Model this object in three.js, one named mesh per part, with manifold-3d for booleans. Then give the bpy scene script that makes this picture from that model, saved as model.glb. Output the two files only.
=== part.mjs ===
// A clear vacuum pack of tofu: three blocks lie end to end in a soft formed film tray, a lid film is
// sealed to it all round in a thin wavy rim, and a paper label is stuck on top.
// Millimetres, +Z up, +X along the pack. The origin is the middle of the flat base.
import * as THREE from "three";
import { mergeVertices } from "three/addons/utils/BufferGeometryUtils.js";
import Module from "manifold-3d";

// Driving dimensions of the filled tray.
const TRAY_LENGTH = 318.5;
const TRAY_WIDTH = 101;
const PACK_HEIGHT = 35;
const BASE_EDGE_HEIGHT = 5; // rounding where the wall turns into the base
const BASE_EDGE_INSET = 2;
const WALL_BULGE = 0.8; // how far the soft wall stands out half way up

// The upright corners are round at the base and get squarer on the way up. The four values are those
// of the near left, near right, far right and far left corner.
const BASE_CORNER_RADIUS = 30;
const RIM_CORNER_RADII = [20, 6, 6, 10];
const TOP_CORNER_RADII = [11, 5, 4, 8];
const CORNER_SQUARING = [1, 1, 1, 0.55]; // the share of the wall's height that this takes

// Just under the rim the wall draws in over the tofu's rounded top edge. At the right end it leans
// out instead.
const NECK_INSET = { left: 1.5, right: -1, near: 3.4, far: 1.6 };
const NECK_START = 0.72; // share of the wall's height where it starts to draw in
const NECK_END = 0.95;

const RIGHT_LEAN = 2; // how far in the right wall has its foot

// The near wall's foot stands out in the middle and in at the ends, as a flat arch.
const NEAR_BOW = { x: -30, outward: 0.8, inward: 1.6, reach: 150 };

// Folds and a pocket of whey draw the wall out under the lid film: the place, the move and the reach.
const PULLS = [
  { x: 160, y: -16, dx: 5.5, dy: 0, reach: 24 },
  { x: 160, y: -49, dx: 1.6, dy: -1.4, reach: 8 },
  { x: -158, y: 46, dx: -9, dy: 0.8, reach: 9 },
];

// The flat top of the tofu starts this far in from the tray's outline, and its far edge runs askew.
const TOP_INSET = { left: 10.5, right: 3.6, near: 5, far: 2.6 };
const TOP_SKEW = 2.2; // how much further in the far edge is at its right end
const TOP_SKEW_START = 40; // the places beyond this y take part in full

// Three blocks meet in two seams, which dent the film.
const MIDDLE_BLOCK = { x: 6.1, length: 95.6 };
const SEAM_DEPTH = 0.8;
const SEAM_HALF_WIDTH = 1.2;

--

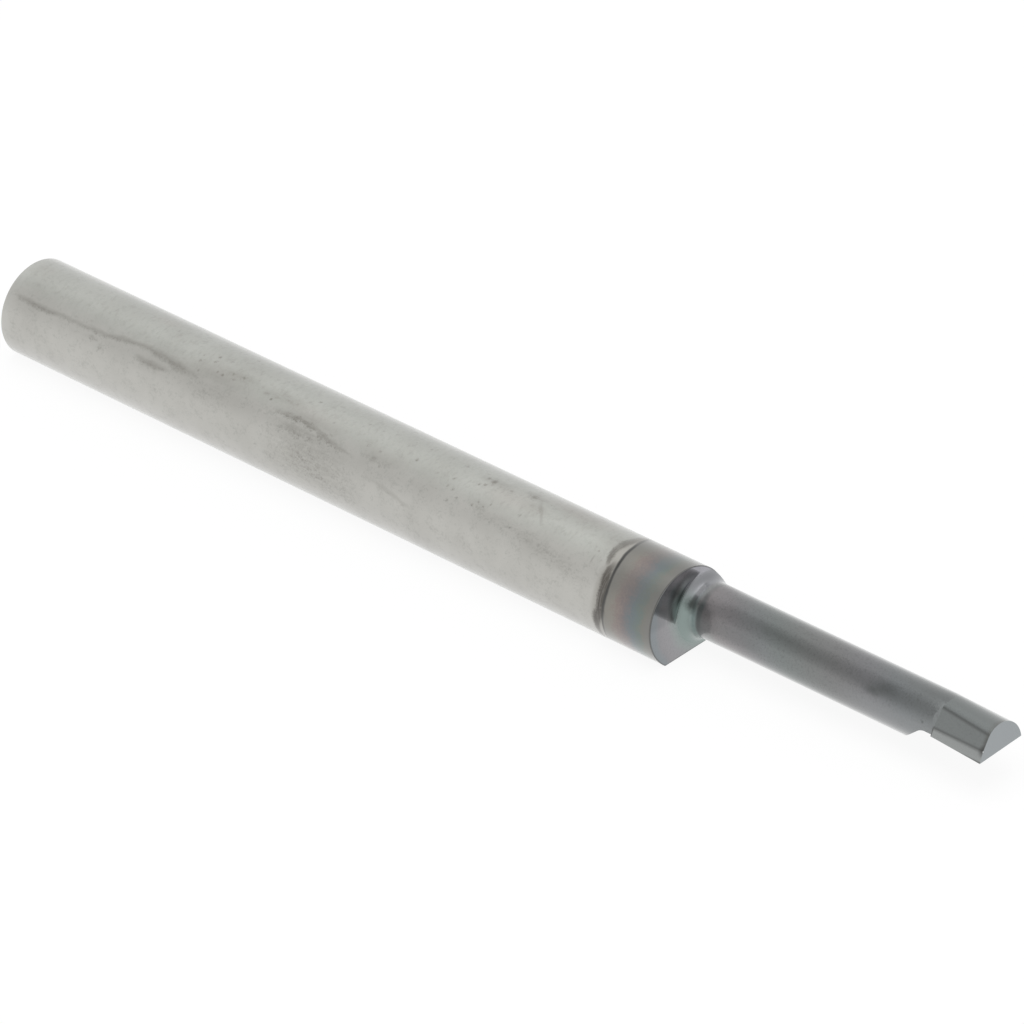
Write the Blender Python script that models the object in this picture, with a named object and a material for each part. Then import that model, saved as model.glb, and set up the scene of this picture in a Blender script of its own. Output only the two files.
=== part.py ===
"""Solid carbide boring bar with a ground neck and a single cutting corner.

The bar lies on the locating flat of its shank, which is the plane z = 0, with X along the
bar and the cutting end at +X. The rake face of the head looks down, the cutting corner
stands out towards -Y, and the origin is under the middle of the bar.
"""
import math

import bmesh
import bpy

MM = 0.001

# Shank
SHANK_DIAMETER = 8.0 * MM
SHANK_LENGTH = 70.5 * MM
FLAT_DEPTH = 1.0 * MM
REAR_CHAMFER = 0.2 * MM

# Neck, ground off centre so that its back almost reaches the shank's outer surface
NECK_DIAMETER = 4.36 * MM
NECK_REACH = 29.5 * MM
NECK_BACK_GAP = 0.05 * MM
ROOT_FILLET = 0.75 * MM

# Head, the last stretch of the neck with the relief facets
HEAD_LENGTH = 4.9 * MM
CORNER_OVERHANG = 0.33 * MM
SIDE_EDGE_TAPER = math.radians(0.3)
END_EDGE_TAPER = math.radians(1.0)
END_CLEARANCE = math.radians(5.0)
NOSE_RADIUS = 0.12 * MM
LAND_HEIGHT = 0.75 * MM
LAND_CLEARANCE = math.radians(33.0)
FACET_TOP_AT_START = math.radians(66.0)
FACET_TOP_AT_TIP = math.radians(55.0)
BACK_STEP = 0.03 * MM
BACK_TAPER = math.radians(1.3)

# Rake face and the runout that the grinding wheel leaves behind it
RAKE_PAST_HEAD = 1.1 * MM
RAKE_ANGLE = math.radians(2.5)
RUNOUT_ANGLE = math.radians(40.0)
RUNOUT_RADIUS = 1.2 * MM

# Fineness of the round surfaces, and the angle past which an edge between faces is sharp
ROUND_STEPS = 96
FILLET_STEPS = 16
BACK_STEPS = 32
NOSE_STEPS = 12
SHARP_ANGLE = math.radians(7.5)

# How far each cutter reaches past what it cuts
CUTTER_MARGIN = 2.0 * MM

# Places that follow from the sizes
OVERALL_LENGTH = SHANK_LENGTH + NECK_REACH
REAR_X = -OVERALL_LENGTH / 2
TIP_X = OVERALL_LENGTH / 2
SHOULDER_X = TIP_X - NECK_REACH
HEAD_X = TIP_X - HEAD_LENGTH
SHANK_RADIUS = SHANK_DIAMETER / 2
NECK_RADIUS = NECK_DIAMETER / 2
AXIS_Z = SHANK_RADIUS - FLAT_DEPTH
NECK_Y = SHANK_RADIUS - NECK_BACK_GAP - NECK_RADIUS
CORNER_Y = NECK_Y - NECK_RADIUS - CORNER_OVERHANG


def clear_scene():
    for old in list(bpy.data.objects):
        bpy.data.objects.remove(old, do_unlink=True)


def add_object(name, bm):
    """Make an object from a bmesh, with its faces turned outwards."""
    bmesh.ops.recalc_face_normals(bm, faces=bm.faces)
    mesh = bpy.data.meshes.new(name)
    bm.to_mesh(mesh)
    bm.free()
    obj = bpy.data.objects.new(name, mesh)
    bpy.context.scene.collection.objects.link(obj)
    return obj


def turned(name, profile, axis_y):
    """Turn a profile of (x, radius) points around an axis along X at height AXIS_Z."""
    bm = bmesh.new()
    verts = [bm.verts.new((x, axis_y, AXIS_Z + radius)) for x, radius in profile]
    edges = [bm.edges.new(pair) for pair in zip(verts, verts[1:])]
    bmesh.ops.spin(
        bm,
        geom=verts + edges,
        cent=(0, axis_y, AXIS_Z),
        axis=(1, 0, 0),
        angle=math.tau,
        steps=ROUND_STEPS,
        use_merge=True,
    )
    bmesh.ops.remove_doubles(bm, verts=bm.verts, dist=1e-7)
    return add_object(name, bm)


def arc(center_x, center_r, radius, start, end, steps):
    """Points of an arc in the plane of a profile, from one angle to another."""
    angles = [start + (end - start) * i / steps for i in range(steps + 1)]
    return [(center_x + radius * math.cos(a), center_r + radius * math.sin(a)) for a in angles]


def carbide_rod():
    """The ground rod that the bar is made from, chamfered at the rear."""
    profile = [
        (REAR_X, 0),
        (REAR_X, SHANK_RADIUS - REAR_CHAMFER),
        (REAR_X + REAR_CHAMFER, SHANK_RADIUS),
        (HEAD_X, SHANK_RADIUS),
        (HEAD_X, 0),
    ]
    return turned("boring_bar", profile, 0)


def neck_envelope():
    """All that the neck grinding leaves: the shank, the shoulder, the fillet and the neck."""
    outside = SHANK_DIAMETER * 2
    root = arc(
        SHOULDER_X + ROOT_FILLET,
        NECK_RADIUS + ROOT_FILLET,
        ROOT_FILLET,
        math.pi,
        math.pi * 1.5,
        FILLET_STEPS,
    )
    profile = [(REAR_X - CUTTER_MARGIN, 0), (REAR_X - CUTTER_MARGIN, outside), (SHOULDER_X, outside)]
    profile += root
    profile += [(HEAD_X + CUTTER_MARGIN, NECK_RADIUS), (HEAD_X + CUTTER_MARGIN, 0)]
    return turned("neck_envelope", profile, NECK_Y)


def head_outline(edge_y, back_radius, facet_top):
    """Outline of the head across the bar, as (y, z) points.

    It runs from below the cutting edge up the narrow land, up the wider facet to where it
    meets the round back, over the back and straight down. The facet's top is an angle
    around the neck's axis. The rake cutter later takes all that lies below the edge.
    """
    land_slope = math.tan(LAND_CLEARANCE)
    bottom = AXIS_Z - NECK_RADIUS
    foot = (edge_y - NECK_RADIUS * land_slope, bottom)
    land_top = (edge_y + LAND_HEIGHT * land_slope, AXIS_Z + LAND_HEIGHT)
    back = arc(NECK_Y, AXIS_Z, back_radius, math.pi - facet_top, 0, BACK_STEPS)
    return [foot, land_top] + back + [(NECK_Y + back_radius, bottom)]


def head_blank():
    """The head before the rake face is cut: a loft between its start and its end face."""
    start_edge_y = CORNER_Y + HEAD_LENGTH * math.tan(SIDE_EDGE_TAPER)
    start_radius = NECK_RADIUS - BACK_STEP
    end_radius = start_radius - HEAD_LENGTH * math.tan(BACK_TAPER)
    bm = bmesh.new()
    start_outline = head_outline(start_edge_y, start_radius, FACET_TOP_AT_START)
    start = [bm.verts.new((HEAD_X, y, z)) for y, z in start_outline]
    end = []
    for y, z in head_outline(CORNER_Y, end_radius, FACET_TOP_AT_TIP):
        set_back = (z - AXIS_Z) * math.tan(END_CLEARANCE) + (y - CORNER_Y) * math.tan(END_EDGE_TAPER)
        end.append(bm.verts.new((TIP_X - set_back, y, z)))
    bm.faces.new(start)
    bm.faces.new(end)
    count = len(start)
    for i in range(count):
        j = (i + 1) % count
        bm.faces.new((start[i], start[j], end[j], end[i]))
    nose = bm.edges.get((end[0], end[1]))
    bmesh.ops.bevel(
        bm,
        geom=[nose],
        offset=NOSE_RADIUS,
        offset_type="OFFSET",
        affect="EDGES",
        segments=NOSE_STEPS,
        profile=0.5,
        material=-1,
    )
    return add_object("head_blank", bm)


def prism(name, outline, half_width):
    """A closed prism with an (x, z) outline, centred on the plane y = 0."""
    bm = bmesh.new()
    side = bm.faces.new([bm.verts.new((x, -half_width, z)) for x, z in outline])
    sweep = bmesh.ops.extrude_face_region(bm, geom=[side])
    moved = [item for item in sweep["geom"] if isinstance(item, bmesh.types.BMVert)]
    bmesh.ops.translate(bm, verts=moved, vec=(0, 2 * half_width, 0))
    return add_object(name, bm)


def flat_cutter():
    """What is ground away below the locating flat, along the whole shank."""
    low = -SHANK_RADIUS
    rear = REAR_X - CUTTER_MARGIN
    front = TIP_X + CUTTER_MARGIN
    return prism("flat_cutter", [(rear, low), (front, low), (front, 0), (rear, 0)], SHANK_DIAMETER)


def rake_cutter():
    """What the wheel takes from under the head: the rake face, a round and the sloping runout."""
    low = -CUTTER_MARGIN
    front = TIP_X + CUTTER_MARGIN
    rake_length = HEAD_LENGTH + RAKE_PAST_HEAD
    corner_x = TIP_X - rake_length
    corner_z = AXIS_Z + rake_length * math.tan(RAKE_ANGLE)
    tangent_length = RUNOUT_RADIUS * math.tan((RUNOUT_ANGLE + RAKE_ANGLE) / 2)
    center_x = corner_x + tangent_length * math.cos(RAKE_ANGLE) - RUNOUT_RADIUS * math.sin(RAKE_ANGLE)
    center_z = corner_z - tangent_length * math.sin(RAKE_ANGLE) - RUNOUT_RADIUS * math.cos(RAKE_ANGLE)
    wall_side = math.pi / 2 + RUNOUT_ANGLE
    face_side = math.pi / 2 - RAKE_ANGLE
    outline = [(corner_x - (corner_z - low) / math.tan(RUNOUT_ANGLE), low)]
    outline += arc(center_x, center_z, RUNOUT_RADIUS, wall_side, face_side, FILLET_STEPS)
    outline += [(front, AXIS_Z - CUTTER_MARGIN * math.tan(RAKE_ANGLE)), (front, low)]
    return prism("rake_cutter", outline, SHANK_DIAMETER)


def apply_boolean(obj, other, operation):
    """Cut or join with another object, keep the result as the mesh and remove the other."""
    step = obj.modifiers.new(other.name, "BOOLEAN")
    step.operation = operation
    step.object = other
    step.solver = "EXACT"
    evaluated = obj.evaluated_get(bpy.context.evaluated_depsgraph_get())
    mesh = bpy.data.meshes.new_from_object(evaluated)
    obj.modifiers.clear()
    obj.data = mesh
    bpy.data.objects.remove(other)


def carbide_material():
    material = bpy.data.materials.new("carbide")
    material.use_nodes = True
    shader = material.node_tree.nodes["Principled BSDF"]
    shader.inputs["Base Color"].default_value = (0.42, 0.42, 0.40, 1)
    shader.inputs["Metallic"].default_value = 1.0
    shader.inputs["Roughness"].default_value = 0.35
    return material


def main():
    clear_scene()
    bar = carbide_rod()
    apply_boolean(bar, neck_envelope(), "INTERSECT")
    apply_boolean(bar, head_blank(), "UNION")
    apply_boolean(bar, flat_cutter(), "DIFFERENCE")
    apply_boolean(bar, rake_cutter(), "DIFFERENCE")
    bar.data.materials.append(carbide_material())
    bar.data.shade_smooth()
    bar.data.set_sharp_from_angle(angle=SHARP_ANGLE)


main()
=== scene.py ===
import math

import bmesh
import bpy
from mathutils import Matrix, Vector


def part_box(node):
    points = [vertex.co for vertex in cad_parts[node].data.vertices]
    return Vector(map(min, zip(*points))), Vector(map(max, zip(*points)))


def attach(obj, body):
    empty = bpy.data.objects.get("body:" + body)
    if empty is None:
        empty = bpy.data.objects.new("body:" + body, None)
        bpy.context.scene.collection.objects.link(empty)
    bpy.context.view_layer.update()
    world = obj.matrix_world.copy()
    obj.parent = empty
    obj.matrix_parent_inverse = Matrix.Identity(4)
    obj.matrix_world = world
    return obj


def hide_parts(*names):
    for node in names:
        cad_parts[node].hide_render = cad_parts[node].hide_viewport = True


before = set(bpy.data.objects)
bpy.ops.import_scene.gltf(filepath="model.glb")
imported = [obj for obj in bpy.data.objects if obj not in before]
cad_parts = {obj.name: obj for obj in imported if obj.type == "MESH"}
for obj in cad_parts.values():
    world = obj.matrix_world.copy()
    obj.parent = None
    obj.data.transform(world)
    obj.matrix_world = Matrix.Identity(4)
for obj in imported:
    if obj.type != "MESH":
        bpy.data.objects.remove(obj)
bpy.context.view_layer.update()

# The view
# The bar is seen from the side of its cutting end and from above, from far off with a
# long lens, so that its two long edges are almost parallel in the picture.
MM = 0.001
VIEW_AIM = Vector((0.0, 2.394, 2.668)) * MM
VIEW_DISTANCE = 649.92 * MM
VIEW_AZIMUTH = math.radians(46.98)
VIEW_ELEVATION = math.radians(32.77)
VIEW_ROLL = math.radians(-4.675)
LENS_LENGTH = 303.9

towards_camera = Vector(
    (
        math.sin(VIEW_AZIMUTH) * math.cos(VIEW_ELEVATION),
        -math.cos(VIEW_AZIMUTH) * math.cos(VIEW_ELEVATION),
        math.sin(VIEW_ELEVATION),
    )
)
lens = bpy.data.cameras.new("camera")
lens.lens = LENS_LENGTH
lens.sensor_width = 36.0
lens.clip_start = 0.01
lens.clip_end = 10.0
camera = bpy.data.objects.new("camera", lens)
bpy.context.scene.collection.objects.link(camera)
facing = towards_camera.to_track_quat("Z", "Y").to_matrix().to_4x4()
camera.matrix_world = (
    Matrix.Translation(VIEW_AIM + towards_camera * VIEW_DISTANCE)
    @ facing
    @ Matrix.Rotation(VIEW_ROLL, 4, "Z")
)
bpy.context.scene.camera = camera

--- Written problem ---
Above are the entries. Quote exactly the lines from the one bearing "Model this object" through the one bearing "const NECK_END = 0.95;".

--- Completed exercise ---
Model this object in three.js, one named mesh per part, with manifold-3d for booleans. Then give the bpy scene script that makes this picture from that model, saved as model.glb. Output the two files only.
=== part.mjs ===
// A clear vacuum pack of tofu: three blocks lie end to end in a soft formed film tray, a lid film is
// sealed to it all round in a thin wavy rim, and a paper label is stuck on top.
// Millimetres, +Z up, +X along the pack. The origin is the middle of the flat base.
import * as THREE from "three";
import { mergeVertices } from "three/addons/utils/BufferGeometryUtils.js";
import Module from "manifold-3d";

// Driving dimensions of the filled tray.
const TRAY_LENGTH = 318.5;
const TRAY_WIDTH = 101;
const PACK_HEIGHT = 35;
const BASE_EDGE_HEIGHT = 5; // rounding where the wall turns into the base
const BASE_EDGE_INSET = 2;
const WALL_BULGE = 0.8; // how far the soft wall stands out half way up

// The upright corners are round at the base and get squarer on the way up. The four values are those
// of the near left, near right, far right and far left corner.
const BASE_CORNER_RADIUS = 30;
const RIM_CORNER_RADII = [20, 6, 6, 10];
const TOP_CORNER_RADII = [11, 5, 4, 8];
const CORNER_SQUARING = [1, 1, 1, 0.55]; // the share of the wall's height that this takes

// Just under the rim the wall draws in over the tofu's rounded top edge. At the right end it leans
// out instead.
const NECK_INSET = { left: 1.5, right: -1, near: 3.4, far: 1.6 };
const NECK_START = 0.72; // share of the wall's height where it starts to draw in
const NECK_END = 0.95;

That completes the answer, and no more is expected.